Teachers left this workshop feeling much more comfortable about implementing the IB Middle Years Program. On their evaluations, they all commented on the value of meeting with the experienced MYP teachers from Cocoa Beach – to quote the MasterCard commercial, learning from these experts “was priceless”. Parents and students in the community served by LCMA are very excited about this brand new educational opportunity Polk County is going to be offering them – the first of its kind in this district.
Polk County will also be hosting its Summer Summit for VPSC in June 2009, offering three strands in the areas of Charter Renewal, Magnet/Choice Principals and Career Academies. The final charter authorizer training will place district authorizers from the nine coalition districts with NACSA, FACSA and the Department of Education together as they collaboratively complete the three phase process for developing a model renewal and accountability document for authorizers statewide to use with charter schools as previously described.

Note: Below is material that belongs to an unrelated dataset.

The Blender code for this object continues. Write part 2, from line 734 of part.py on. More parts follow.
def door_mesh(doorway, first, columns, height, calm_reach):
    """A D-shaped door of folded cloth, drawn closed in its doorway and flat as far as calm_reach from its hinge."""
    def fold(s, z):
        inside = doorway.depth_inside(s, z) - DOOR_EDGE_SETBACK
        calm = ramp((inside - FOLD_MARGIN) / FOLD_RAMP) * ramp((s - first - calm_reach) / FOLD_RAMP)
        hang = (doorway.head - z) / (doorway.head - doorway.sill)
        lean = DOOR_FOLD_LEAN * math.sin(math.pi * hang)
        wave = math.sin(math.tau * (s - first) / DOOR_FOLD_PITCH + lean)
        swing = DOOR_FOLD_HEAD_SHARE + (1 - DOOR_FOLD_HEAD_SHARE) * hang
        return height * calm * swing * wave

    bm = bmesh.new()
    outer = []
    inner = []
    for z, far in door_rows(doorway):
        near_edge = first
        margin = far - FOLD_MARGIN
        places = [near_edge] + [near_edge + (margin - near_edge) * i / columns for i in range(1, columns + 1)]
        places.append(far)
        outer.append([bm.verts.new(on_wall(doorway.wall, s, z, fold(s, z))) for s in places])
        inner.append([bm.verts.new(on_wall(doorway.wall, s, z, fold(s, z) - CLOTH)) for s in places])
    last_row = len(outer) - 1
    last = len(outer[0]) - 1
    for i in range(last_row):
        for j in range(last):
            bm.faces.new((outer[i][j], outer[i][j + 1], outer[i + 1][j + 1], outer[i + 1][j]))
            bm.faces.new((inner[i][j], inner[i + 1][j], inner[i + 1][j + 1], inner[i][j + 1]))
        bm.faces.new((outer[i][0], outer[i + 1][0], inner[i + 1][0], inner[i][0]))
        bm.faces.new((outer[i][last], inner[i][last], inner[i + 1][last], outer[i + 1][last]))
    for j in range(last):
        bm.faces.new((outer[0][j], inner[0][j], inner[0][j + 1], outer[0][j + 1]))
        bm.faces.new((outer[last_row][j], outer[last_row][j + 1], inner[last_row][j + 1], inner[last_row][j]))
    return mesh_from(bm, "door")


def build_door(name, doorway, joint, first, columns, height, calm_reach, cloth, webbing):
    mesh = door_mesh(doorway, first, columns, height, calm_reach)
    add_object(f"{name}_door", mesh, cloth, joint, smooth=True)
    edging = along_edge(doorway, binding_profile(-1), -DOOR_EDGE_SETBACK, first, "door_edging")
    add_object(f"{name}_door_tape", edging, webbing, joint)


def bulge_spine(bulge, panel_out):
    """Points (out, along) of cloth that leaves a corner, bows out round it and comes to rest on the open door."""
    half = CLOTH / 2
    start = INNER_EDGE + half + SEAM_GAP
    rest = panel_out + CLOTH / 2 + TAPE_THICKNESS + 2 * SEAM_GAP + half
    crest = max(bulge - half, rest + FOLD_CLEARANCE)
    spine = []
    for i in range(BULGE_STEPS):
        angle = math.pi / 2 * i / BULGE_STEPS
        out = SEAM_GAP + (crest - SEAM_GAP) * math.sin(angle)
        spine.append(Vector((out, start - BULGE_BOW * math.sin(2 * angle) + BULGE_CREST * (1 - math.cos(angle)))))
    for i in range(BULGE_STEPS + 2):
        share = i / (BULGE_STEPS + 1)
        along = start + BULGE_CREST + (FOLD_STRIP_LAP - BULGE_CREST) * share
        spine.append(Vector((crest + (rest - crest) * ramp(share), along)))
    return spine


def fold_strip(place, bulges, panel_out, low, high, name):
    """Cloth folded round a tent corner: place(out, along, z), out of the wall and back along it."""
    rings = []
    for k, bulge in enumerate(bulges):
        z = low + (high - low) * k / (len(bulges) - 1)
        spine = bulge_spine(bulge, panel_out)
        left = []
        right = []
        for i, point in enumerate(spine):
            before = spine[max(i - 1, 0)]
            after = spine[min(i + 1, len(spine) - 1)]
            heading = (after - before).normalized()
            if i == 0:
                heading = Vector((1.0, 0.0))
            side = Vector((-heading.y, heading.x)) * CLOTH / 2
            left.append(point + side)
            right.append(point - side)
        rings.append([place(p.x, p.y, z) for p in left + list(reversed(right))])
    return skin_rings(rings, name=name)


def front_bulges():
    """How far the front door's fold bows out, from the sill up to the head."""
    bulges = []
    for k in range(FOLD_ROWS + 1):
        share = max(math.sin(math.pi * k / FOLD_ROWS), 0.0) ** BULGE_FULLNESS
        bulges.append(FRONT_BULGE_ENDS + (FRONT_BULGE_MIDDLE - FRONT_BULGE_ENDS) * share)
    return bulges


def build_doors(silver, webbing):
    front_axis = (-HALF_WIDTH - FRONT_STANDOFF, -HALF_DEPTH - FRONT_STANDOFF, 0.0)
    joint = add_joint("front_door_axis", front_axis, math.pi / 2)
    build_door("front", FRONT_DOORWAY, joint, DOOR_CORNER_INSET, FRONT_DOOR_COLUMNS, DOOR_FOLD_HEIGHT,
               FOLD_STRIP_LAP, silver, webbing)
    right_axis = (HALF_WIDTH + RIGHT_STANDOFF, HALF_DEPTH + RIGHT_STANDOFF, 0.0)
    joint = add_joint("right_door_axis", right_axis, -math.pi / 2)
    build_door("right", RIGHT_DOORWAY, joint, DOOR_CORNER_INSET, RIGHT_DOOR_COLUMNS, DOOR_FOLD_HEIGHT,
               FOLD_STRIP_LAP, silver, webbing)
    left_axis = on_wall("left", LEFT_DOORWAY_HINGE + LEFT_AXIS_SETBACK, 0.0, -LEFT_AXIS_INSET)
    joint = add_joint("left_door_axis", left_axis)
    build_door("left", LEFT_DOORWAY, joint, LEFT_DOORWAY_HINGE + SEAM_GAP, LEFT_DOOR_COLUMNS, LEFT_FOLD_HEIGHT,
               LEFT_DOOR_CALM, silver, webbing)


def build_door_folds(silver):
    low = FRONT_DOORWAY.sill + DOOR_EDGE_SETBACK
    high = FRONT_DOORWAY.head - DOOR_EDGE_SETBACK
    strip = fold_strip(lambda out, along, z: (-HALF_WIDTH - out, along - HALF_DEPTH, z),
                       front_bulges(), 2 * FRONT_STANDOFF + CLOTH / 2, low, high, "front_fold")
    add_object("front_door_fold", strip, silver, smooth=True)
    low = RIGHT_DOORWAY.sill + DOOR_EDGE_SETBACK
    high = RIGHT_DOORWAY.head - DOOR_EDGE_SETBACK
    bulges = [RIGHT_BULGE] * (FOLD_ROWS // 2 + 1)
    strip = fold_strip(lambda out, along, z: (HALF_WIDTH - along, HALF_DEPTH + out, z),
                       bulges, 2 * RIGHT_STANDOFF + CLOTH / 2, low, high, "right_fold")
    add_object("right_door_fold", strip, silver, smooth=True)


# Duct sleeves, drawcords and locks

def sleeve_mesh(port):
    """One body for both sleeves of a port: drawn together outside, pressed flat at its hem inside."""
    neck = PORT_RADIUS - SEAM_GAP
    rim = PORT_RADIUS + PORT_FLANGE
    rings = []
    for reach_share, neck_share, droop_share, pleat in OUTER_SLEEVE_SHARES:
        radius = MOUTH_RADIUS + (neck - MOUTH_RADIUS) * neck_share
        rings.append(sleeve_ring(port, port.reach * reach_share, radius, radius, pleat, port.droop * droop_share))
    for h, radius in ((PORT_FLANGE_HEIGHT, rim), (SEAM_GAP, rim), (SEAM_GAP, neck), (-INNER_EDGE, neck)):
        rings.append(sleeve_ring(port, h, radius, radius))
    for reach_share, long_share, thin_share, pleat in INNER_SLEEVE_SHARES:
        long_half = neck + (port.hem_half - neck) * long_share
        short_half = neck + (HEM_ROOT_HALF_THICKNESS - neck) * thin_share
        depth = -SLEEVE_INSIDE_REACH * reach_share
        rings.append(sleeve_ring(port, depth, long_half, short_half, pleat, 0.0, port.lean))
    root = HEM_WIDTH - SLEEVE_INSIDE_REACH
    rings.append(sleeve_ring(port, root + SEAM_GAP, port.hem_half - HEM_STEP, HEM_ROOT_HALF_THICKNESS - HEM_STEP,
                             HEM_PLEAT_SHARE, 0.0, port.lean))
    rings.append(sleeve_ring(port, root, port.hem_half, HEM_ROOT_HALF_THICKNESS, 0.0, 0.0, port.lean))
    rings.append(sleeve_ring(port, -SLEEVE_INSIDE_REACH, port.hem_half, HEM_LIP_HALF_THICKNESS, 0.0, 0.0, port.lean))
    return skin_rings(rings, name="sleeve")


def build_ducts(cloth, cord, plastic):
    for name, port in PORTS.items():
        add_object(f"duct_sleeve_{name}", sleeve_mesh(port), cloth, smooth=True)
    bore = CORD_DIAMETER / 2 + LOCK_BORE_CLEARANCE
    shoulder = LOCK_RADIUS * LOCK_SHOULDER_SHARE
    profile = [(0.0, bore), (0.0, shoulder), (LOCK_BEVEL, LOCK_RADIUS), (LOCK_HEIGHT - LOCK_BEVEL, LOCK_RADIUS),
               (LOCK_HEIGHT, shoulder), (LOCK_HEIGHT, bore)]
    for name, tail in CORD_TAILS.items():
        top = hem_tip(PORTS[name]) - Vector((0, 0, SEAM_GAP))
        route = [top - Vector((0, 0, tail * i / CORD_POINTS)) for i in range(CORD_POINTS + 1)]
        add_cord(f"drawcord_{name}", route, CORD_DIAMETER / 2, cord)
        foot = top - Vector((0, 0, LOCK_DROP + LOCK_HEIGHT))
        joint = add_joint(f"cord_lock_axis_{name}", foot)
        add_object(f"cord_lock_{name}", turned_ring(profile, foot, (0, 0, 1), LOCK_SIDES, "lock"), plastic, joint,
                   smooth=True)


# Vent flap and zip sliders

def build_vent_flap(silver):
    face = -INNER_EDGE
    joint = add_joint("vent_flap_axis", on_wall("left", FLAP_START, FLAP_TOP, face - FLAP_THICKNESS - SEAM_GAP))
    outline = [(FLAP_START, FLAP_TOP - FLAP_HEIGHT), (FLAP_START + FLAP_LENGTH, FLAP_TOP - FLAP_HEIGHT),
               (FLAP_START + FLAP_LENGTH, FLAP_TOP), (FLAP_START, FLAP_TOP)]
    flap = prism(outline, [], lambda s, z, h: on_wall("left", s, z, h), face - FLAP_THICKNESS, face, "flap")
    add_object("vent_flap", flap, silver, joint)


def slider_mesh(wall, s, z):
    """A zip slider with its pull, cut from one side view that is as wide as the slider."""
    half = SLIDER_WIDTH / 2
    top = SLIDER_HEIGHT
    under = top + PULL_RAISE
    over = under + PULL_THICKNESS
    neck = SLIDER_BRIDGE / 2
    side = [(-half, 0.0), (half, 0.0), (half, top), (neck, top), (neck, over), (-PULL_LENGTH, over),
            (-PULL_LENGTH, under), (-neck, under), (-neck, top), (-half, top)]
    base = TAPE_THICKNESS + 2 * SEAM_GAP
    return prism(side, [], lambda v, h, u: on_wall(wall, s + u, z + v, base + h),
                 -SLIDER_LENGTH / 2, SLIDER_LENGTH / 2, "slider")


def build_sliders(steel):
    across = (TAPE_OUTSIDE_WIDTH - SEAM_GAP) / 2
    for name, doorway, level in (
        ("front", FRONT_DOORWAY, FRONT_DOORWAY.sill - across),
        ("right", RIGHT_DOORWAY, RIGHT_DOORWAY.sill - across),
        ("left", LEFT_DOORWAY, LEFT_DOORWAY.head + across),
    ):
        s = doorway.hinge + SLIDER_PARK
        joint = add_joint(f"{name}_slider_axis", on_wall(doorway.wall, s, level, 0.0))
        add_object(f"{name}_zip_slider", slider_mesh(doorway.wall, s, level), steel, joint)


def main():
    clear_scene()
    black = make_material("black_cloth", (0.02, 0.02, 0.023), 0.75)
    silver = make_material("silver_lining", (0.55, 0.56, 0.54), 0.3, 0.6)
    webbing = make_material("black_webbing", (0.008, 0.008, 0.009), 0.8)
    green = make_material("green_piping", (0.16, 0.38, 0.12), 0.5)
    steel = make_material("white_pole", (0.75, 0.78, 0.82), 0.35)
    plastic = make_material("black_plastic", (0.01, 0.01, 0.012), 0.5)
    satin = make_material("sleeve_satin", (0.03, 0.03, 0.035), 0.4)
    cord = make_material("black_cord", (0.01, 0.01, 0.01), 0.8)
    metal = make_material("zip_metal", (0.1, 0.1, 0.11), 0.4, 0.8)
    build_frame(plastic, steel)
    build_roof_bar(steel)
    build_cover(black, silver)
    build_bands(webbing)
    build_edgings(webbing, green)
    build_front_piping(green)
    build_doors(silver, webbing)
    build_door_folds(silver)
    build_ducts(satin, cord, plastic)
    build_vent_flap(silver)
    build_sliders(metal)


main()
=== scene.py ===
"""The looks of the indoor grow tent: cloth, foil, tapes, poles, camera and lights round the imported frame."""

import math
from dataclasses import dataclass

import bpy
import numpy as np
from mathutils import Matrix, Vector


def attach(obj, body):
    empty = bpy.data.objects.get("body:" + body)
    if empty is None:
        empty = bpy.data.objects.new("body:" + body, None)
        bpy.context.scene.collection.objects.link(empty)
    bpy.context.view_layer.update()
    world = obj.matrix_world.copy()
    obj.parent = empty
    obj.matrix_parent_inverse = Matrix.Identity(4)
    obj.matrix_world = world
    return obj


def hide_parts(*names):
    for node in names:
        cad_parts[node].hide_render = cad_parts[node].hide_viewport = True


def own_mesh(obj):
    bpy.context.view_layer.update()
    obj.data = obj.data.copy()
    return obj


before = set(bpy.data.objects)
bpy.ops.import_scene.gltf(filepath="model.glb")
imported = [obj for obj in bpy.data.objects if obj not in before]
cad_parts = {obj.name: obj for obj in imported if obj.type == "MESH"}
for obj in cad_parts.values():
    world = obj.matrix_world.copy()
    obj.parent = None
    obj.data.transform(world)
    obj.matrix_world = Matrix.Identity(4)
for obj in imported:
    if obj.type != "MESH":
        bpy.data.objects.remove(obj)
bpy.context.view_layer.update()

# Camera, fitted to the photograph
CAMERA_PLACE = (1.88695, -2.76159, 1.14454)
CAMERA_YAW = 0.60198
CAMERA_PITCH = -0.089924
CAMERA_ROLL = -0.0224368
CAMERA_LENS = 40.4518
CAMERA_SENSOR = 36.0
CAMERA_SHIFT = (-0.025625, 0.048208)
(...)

The Magnet/Choice Principals’ strand focuses on choice school issues and will include sessions featuring best practices along with planning and problem-solving sessions to strengthen choice programs now in place. Each of the nine coalition districts will participate by sending one elementary and one secondary magnet or choice school principal.
The Career Academy strand will focus on career academies and will include sessions on work-based learning, national standards of practice, business partnerships and career academy best practices. The coalition districts will send district administrators, school administrators and teachers.